* **Task objective**:
From the listing below, pull out all lines with "type" in them.

* **Material**:
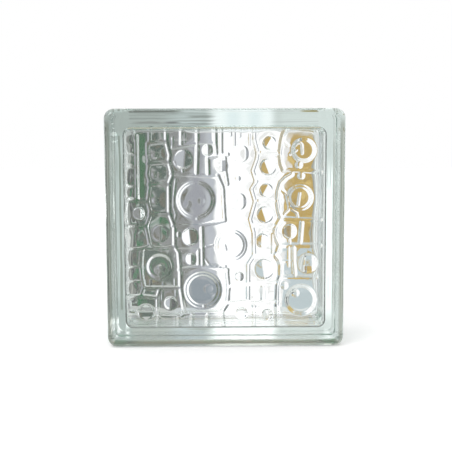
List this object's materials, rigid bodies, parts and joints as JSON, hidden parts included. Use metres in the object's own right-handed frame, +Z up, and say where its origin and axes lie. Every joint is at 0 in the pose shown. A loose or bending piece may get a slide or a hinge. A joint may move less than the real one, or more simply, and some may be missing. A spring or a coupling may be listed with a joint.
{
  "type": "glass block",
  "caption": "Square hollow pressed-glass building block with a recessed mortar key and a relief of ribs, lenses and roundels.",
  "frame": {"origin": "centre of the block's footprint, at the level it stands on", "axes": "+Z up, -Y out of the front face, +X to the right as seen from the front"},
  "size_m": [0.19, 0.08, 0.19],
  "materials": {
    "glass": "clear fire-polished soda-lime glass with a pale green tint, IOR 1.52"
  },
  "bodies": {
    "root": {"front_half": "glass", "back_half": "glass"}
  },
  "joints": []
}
...
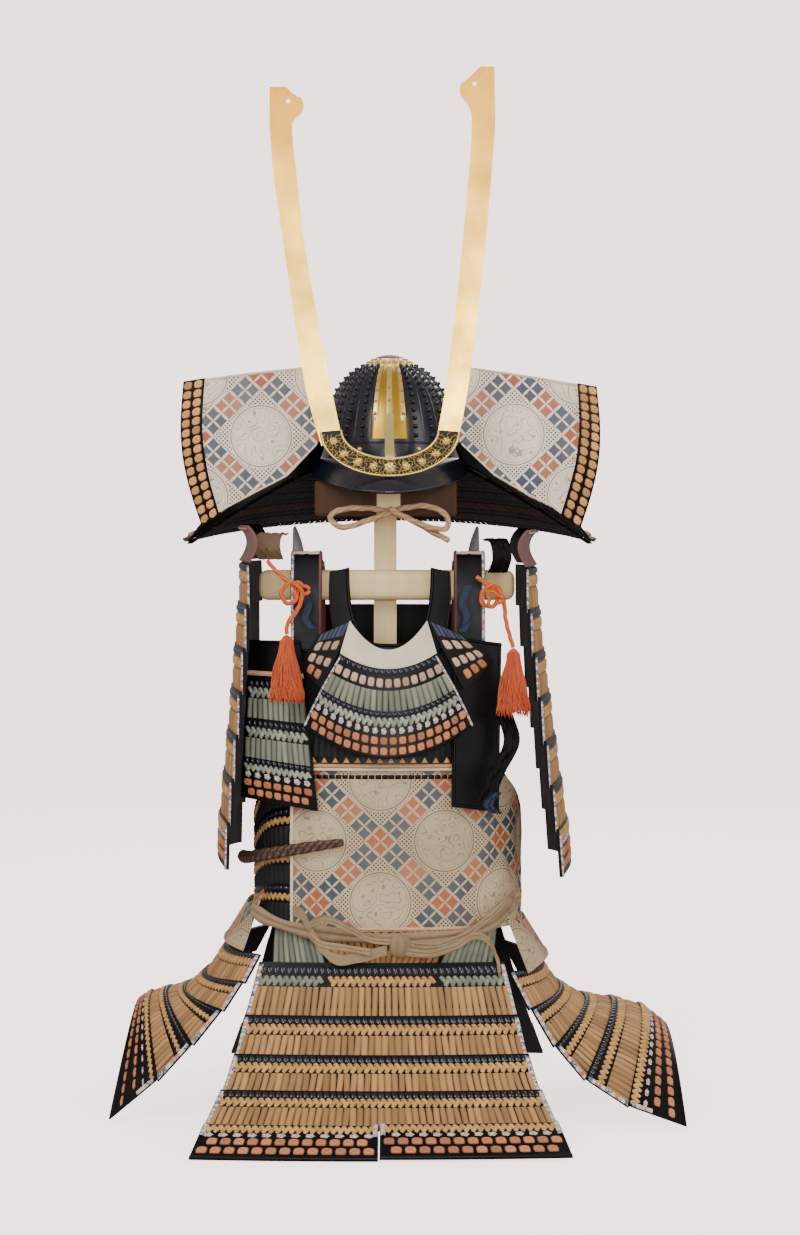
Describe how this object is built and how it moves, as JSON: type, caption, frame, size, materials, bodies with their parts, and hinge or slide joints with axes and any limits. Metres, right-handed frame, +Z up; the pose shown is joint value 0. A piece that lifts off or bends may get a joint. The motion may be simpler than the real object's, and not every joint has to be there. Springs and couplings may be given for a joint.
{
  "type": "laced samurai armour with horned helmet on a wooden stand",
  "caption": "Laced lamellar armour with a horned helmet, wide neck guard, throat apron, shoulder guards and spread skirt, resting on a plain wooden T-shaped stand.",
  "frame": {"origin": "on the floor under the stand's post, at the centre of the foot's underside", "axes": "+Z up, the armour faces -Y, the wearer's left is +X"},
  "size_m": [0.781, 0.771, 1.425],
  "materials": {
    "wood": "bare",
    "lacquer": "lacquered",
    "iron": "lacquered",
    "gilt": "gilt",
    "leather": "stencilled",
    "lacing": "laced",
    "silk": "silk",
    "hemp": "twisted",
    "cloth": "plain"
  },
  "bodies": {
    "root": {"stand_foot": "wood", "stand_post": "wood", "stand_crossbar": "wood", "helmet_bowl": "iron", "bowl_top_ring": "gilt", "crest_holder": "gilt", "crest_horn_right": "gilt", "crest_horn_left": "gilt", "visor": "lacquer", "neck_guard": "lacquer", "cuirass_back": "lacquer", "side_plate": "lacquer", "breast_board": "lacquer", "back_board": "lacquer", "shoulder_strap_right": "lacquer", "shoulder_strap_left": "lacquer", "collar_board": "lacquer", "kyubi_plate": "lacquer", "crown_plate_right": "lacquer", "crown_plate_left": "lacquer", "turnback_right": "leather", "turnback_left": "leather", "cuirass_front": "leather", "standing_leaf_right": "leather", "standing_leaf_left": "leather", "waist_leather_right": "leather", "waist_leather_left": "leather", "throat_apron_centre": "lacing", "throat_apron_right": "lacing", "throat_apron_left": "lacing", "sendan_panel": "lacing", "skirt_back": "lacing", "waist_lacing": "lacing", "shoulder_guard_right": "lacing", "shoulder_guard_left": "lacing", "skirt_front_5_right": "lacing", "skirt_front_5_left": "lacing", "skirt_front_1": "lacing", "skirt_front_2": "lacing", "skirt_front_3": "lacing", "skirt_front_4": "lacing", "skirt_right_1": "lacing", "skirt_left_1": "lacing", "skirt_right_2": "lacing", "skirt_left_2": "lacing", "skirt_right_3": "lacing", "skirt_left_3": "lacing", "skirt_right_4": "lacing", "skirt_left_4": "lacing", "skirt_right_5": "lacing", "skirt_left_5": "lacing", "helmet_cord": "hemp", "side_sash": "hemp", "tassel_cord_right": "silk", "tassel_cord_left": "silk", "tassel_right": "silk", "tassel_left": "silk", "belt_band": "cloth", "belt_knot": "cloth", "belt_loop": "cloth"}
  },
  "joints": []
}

* **Full response**:
  "type": "glass block",
Describe how this object is built and how it moves, as JSON: type, caption, frame, size, materials, bodies with their parts, and hinge or slide joints with axes and any limits. Metres, right-handed frame, +Z up; the pose shown is joint value 0. A piece that lifts off or bends may get a joint. The motion may be simpler than the real object's, and not every joint has to be there. Springs and couplings may be given for a joint.
  "type": "laced samurai armour with horned helmet on a wooden stand",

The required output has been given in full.